--- Task directions ---
List every line in this data where the string "from" occurs.

--- Data excerpt ---
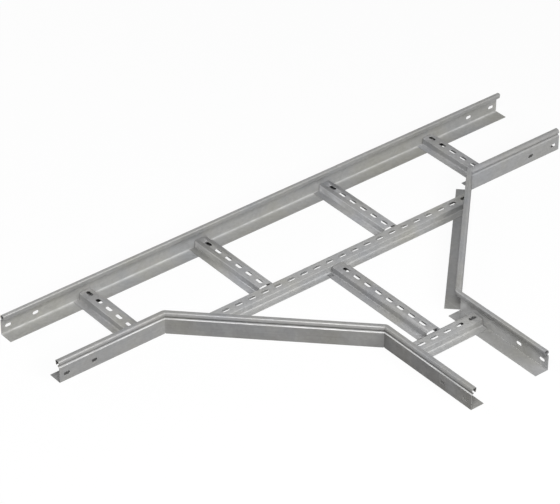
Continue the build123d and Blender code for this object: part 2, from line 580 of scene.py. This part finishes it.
def build_rung(node, count, shift, clear_start, clear_stop):
    """rung that stands for a CAD node, with round slot ends and a crowned top

    Its first material slot is for the outside, its second for the inner skin.
    """
    _, rungs, _ = settings()
    low, high = (Vector(corner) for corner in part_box(node))
    size = high - low
    along_y = size.y > size.x
    length = size.y if along_y else size.x
    piece = folded_blank(node + "_fine", length)
    piece.data.materials.append(None)
    piece.data.materials.append(None)
    finish_with(
        piece, "SOLIDIFY", thickness=SHEET, offset=1, use_even_offset=True, material_offset=1
    )
    if node == "long_rung":
        mitre_ends(piece, length / 2 - RUNG_FOOT)
    if clear_start:
        clear_feet(piece, -length / 2 - SPARE, -length / 2 + clear_start)
    if clear_stop:
        clear_feet(piece, length / 2 - clear_stop, length / 2 + SPARE)
    punch_slots(piece, count, shift)
    finish_with(
        piece, "BEVEL", width=rungs.edge_round, segments=1, limit_method="ANGLE",
        angle_limit=SHEARED_ANGLE,
    )
    bpy.ops.object.shade_smooth_by_angle(angle=SMOOTH_ANGLE)
    finish_with(piece, "WEIGHTED_NORMAL", keep_sharp=True)
    seat_rung(piece, (low + high) / 2, along_y)
    return piece


def moved_copy(piece, name, step):
    """copy with a mesh of its own, moved by step"""
    twin = piece.copy()
    twin.data = piece.data.copy()
    twin.name = name
    twin.data.transform(Matrix.Translation(step))
    bpy.context.scene.collection.objects.link(twin)
    return twin


# Painted highlight and light (paler) and painted shade (darker) bands: direction, low, high and
# softness in metres, share of the full effect
LEDGE_LEFT = ((0, 0, 1), 0.0526, 0.0556, 0.0008, 1.0)
LEDGE_RIGHT = ((0, 0, 1), 0.0526, 0.0556, 0.0008, 0.35)
GROOVE = ((0, 0, 1), 0.0560, 0.0662, 0.0012, 1.0)
BACK_FOLD = ((0, -0.5, 1), -0.2900, -0.2765, 0.004, 0.65)
LEFT_BEVEL_WEB = ((-1, -1, 0), 0.3386, 0.3402, 0.0004, 1.0)
LEFT_BRANCH_WEB = ((-1, 0, 0), 0.1493, 0.1506, 0.0003, 1.9)
RIGHT_BRANCH_WEB = ((1, 0, 0), 0.1478, 0.1490, 0.0003, 0.5)
RIGHT_BEVEL_WEB = ((1, -1, 0), 0.3386, 0.3402, 0.0004, 2.4)
LEFT_END_WALL = ((-1, 0, 0), 0.7036, 0.7056, 0.0006, 0.5)

# Each piece is folded from a sheet of its own, so their colours differ a little; the tones also
# hold painted light and shade, set per piece to lighten or darken it where the lamps do not
# A rail has its tone, its painted highlight bands and its painted shade bands
RAIL_LOOKS = {
    "back_rail": ((1.09, 1.088, 1.07), (BACK_FOLD,), ()),
    "left_corner_rail": (
        (0.92, 0.915, 0.905), (LEDGE_LEFT,), (GROOVE, LEFT_BEVEL_WEB, LEFT_BRANCH_WEB),
    ),
    "right_corner_rail": (
        (1.03, 1.03, 1.03), (LEDGE_RIGHT, RIGHT_BRANCH_WEB), (GROOVE, RIGHT_BEVEL_WEB),
    ),
}

# A rung has its tone outside, which holds painted light too, and the share of it that its inner
# skin has: below one a painted shade inside the channel, above one painted light
RUNG_LOOKS = {
    "left_end_rung": ((1.10, 1.09, 1.08), 0.7),
    "left_inner_rung": ((1.14, 1.14, 1.145), 0.7),
    "right_inner_rung": ((1.22, 1.22, 1.23), 0.7),
    "right_end_rung": ((1.10, 1.10, 1.11), 0.7),
    "long_rung": ((1.18, 1.18, 1.17), 1.3),
    "centre_rung": ((0.98, 0.98, 0.99), 0.7),
    "branch_rung": ((1.16, 1.16, 1.15), 1.3),
}
# Painted light on the outer wall of the left end rung
RUNG_PAINTED_LIGHT = {"left_end_rung": (LEFT_END_WALL,)}

# Place of each piece in the zinc pattern, a step from the piece before
RAIL_STEP = (1.7, 0.6)
RAIL_DEPTH = 0.2
RUNG_STEP = (0.9, 2.3)
RUNG_DEPTH = 0.4


class LADDER_OT_rails(bpy.types.Operator):
    """Give the side rails their zinc skin"""

    bl_idname = "ladder.rails"
    bl_label = "Side rails"

    def execute(self, context):
        for index, (node, look) in enumerate(RAIL_LOOKS.items()):
            offset = (RAIL_STEP[0] * index, RAIL_STEP[1] * index, RAIL_DEPTH)
            dress(node, zinc_material(node + "_zinc", offset, *look))
        return {"FINISHED"}


# Slots, their shift from the middle, and how far the feet are cleared at each end
RUNG_CUTS = {
    "left_end_rung": (6, 0, 0, 0),
    "left_inner_rung": (6, -0.0065, 0.0175, 0),
    "long_rung": (22, 0.007, 0, 0),
    "centre_rung": (8, 0.001, 0.013, 0.0175),
    "branch_rung": (6, 0, 0, 0),
}
RUNG_TWINS = {"right_end_rung": "left_end_rung", "right_inner_rung": "left_inner_rung"}


class LADDER_OT_rungs(bpy.types.Operator):
    """Fold, slot and place the rungs, and give them their zinc skin"""

    bl_idname = "ladder.rungs"
    bl_label = "Rungs"

    def execute(self, context):
        pieces = {node: build_rung(node, *cuts) for node, cuts in RUNG_CUTS.items()}
        for node, twin in RUNG_TWINS.items():
            step = Vector(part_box(node)[0]) - Vector(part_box(twin)[0])
            pieces[node] = moved_copy(pieces[twin], node + "_fine", step)
        for index, (node, (tone_and_painted_light, inside_painted_light_share)) in enumerate(RUNG_LOOKS.items()):
            piece = pieces[node]
            offset = (RUNG_STEP[0] * index, RUNG_STEP[1] * index, RUNG_DEPTH)
            inside_painted_tone = tuple(inside_painted_light_share * channel for channel in tone_and_painted_light)
            painted_light_bands = RUNG_PAINTED_LIGHT.get(node, ())
            skins = piece.data.materials
            skins[0] = zinc_material(node + "_zinc", offset, tone_and_painted_light, painted_light_bands, ())
            # The inner skin takes the tone times its share: a painted shade inside the rung, and
            # painted light where the share is above one
            skins[1] = zinc_material(node + "_inside_painted_light_zinc", offset, inside_painted_tone, (), ())
            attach(piece, "root")
            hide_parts(node)
        return {"FINISHED"}


# Studio lamps: name, place, what they face, width, depth and power in watts
STAGE_MIDDLE = (0.0, 0.1, 0.0)
SOFT_BOXES = (
    ("front_box", (0.4, -5.0, 3.4), STAGE_MIDDLE, 4.0, 2.0, 203),
    ("key_box", (-2.4, -2.4, 4.6), (-0.1, 0.0, 0.0), 1.8, 1.4, 176),
    ("fill_box", (1.4, -3.0, 4.6), (0.0, 0.0, 0.0), 1.8, 1.4, 40),
    ("left_box", (-2.6, 3.4, 3.6), STAGE_MIDDLE, 2.4, 2.0, 38),
    ("back_box", (-1.6, 5.0, 1.5), STAGE_MIDDLE, 3.0, 1.4, 60),
)

# Height of a ray's direction at which the white backdrop ends and the ceiling begins
BACKDROP_TOP = 0.2
CEILING_EDGE = 0.5

SENSOR_WIDTH = 36
VIEW_REACH = 200


def soft_box(name, place, target, width, depth, power):
    """area lamp that faces its target"""
    lamp = bpy.data.lights.new(name, "AREA")
    lamp.shape = "RECTANGLE"
    lamp.size = width
    lamp.size_y = depth
    lamp.energy = power
    holder = bpy.data.objects.new(name, lamp)
    bpy.context.scene.collection.objects.link(holder)
    holder.location = place
    holder.rotation_mode = "QUATERNION"
    holder.rotation_quaternion = (Vector(target) - Vector(place)).to_track_quat("-Z", "Y")


def seen_directly(tree):
    """1 for camera, glossy and transmission rays"""
    path = add_node(tree, "ShaderNodeLightPath")
    seen = maths(tree, "MAXIMUM", path.outputs["Is Camera Ray"], path.outputs["Is Glossy Ray"])
    return maths(tree, "MAXIMUM", seen, path.outputs["Is Transmission Ray"])


def mix_surfaces(tree, factor, first, second):
    """mix of two shader sockets"""
    mix = add_node(tree, "ShaderNodeMixShader")
    for socket, value in zip(mix.inputs, (factor, first, second)):
        feed(tree, socket, value)
    return mix.outputs[0]


def glow(tree, kind, strength):
    """white emission or background of one strength"""
    node = add_node(tree, kind)
    node.inputs["Color"].default_value = (1, 1, 1, 1)
    node.inputs["Strength"].default_value = strength
    return node.outputs[0]


def matt(tree, colour):
    """plain matt surface"""
    node = add_node(tree, "ShaderNodeBsdfDiffuse")
    node.inputs["Color"].default_value = (*colour, 1)
    return node.outputs[0]


def floor_material(stage):
    """floor that shows white and keeps a light shadow, and bounces its own colour"""
    paint = bpy.data.materials.new("studio_floor_paint")
    paint.use_nodes = True
    tree = paint.node_tree
    tree.nodes.clear()
    output = add_node(tree, "ShaderNodeOutputMaterial")
    shadowed = mix_surfaces(
        tree, stage.shadow_share, glow(tree, "ShaderNodeEmission", 1.0), matt(tree, (1, 1, 1))
    )
    surface = mix_surfaces(tree, seen_directly(tree), matt(tree, stage.floor_colour), shadowed)
    tree.links.new(surface, output.inputs["Surface"])
    return paint


def studio_world(stage):
    """white backdrop under a greyer ceiling, which lights the object only by the ambient share"""
    world = bpy.data.worlds.new("studio")
    world.use_nodes = True
    tree = world.node_tree
    tree.nodes.clear()
    output = add_node(tree, "ShaderNodeOutputWorld")
    soft = glow(tree, "ShaderNodeBackground", stage.ambient)
    direction = add_node(tree, "ShaderNodeSeparateXYZ")
    tree.links.new(add_node(tree, "ShaderNodeTexCoord").outputs["Generated"], direction.inputs[0])
    height = direction.outputs["Z"]
    backdrop = add_node(tree, "ShaderNodeBackground")
    fade = span(tree, height, BACKDROP_TOP, CEILING_EDGE, 1.0, stage.ceiling)
    tree.links.new(fade, backdrop.inputs["Strength"])
    surface = mix_surfaces(tree, seen_directly(tree), soft, backdrop.outputs[0])
    tree.links.new(surface, output.inputs["Surface"])
    return world


class LADDER_OT_stage(bpy.types.Operator):
    """Set the floor, the soft light and the camera"""

    bl_idname = "ladder.stage"
    bl_label = "Studio"

    def execute(self, context):
        _, _, stage = settings()
        scene = context.scene
        bpy.ops.object.select_all(action="DESELECT")
        bpy.ops.mesh.primitive_plane_add(size=stage.floor_width, location=(0, 0, 0))
        floor = context.object
        floor.name = "studio_floor"
        floor.data.materials.append(floor_material(stage))
        scene.world = studio_world(stage)
        for lamp in SOFT_BOXES:
            soft_box(*lamp)

        lens = bpy.data.cameras.new("photo_camera")
        lens.lens = stage.lens
        lens.sensor_width = SENSOR_WIDTH
        lens.clip_end = VIEW_REACH
        camera = bpy.data.objects.new("photo_camera", lens)
        scene.collection.objects.link(camera)
        camera.location = stage.camera_place
        flat = math.cos(stage.elevation)
        gaze = Vector((
            math.sin(stage.azimuth) * flat, math.cos(stage.azimuth) * flat,
            -math.sin(stage.elevation),
        ))
        camera.rotation_mode = "QUATERNION"
        camera.rotation_quaternion = gaze.to_track_quat("-Z", "Y")
        scene.camera = camera
        scene.view_settings.view_transform = "Standard"
        return {"FINISHED"}


class LADDER_PT_panel(bpy.types.Panel):
    """Steps that dress the ladder tee"""

    bl_label = "Ladder tee"
    bl_idname = "LADDER_PT_panel"
    bl_space_type = "VIEW_3D"
    bl_region_type = "UI"
    bl_category = "Ladder tee"

    def draw(self, context):
        layout = self.layout
        for group in settings():
            column = layout.column()
            for name in group.bl_rna.properties.keys():
                if name not in ("rna_type", "name"):
                    column.prop(group, name)
        for operator in STEPS:
            layout.operator(operator.bl_idname)


STEPS = (LADDER_OT_rails, LADDER_OT_rungs, LADDER_OT_stage)
CLASSES = (LadderZinc, LadderRungs, LadderStage, *STEPS, LADDER_PT_panel)


def register():
    """classes and their settings on the scene"""
    for kind in CLASSES:
        bpy.utils.register_class(kind)
    bpy.types.Scene.ladder_zinc = PointerProperty(type=LadderZinc)
    bpy.types.Scene.ladder_rungs = PointerProperty(type=LadderRungs)
    bpy.types.Scene.ladder_stage = PointerProperty(type=LadderStage)


def unregister():
    """settings and classes taken off again"""
    del bpy.types.Scene.ladder_stage
    del bpy.types.Scene.ladder_rungs
    del bpy.types.Scene.ladder_zinc
    for kind in reversed(CLASSES):
        bpy.utils.unregister_class(kind)


def main():
    """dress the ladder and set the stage"""
    register()
    bpy.ops.ladder.rails()
    bpy.ops.ladder.rungs()
    bpy.ops.ladder.stage()


if __name__ == "__main__":
    main()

--- Problem solution ---
Continue the build123d and Blender code for this object: part 2, from line 580 of scene.py. This part finishes it.
# Each piece is folded from a sheet of its own, so their colours differ a little; the tones also
# Place of each piece in the zinc pattern, a step from the piece before
# Slots, their shift from the middle, and how far the feet are cleared at each end